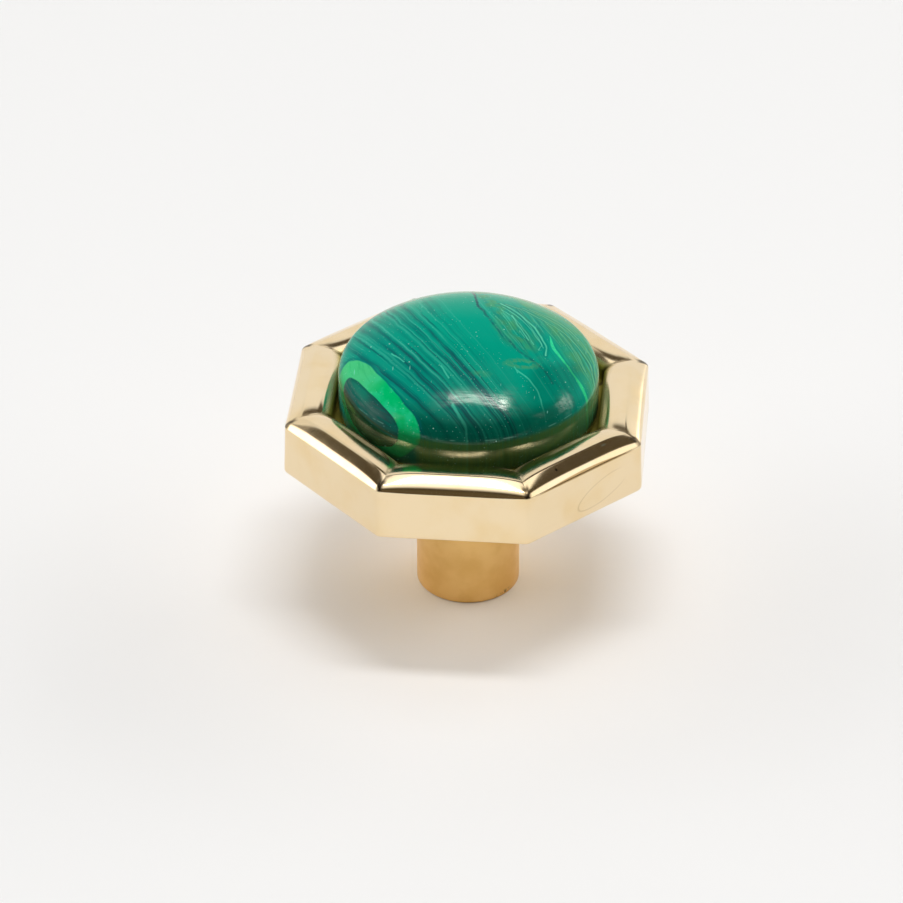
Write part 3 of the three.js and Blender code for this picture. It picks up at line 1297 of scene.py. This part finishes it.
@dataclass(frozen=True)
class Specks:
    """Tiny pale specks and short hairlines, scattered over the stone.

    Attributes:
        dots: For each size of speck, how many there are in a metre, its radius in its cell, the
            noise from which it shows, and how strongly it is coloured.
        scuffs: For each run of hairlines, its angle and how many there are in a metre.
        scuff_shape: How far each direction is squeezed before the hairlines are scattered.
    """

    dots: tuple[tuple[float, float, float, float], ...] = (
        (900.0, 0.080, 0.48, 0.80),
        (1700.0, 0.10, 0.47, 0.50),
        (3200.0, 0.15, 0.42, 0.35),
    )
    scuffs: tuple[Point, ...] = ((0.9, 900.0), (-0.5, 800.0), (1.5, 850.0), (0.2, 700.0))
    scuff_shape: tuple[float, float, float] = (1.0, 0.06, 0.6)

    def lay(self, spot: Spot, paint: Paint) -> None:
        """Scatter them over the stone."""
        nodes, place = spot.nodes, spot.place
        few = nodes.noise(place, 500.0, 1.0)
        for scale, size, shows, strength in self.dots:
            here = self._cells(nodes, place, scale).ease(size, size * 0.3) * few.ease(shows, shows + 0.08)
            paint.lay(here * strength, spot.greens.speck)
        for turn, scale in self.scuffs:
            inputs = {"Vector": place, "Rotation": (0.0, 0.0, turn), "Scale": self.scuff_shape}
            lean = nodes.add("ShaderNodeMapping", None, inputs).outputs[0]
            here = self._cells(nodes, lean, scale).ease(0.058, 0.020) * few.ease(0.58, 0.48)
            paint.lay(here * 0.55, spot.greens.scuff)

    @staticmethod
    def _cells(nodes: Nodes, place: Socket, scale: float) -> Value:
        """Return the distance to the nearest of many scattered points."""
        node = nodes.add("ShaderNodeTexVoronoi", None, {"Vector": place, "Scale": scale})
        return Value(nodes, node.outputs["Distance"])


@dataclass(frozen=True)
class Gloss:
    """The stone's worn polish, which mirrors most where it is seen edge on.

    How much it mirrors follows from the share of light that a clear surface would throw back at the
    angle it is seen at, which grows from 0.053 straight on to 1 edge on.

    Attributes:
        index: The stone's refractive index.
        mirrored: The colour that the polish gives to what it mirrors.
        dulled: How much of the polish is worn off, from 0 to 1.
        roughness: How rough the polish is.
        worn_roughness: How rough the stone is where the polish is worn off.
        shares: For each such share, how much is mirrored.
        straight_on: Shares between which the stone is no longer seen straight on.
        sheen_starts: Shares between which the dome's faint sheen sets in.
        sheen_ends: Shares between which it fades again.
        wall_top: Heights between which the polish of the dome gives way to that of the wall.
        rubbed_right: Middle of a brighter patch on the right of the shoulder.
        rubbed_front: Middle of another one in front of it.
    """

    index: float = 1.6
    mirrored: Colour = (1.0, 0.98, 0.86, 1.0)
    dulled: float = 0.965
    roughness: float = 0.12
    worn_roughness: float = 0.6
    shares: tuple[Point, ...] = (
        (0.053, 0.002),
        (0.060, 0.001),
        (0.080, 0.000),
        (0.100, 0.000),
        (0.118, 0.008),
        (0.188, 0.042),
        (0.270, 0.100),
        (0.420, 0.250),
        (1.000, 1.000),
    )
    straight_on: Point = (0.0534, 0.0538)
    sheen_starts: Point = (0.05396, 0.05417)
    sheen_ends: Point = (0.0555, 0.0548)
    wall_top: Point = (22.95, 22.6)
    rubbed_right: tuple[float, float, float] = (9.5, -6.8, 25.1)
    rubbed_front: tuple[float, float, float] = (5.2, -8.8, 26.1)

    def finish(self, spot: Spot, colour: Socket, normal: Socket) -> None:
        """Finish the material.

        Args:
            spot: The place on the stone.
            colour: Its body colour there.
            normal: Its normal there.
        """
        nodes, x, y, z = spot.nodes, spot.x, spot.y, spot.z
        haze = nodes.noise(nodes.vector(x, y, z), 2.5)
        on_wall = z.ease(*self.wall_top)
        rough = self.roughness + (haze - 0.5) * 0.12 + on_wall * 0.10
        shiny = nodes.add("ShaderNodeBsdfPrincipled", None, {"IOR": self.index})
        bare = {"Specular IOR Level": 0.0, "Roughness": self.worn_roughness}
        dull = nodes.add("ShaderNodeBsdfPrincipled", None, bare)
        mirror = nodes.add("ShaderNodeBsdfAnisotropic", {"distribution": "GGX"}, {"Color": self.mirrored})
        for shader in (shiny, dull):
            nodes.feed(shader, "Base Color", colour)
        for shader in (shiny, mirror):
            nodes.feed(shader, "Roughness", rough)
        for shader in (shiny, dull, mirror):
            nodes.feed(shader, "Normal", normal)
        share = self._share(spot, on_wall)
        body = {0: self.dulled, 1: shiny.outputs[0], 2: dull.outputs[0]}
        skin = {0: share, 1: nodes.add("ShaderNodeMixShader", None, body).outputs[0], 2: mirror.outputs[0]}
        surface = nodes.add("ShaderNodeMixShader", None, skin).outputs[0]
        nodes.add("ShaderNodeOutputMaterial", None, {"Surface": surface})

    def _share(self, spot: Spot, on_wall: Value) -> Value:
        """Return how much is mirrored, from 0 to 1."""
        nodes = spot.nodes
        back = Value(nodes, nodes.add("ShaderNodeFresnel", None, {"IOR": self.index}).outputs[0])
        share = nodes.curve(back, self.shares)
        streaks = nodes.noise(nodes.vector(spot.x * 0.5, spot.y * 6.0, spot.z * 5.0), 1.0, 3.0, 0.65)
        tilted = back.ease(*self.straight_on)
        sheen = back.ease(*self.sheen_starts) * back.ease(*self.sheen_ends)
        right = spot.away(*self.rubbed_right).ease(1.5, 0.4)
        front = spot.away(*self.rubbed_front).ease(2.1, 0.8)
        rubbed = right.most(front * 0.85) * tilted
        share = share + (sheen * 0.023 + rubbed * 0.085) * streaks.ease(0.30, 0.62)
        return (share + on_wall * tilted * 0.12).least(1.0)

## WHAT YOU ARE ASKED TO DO
Please write out exactly the lines from the start of the data through the line that contains "scattered over the stone.", both ends included, and nothing else.

## TASK SOLUTION
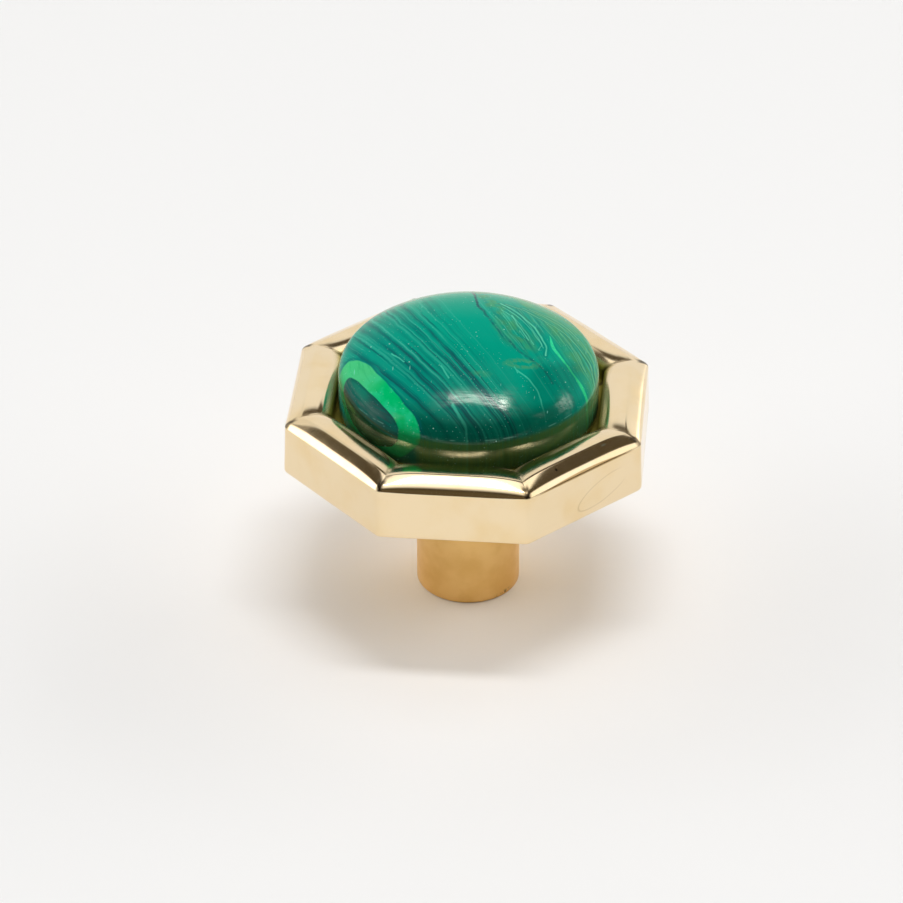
Write part 3 of the three.js and Blender code for this picture. It picks up at line 1297 of scene.py. This part finishes it.
@dataclass(frozen=True)
class Specks:
    """Tiny pale specks and short hairlines, scattered over the stone.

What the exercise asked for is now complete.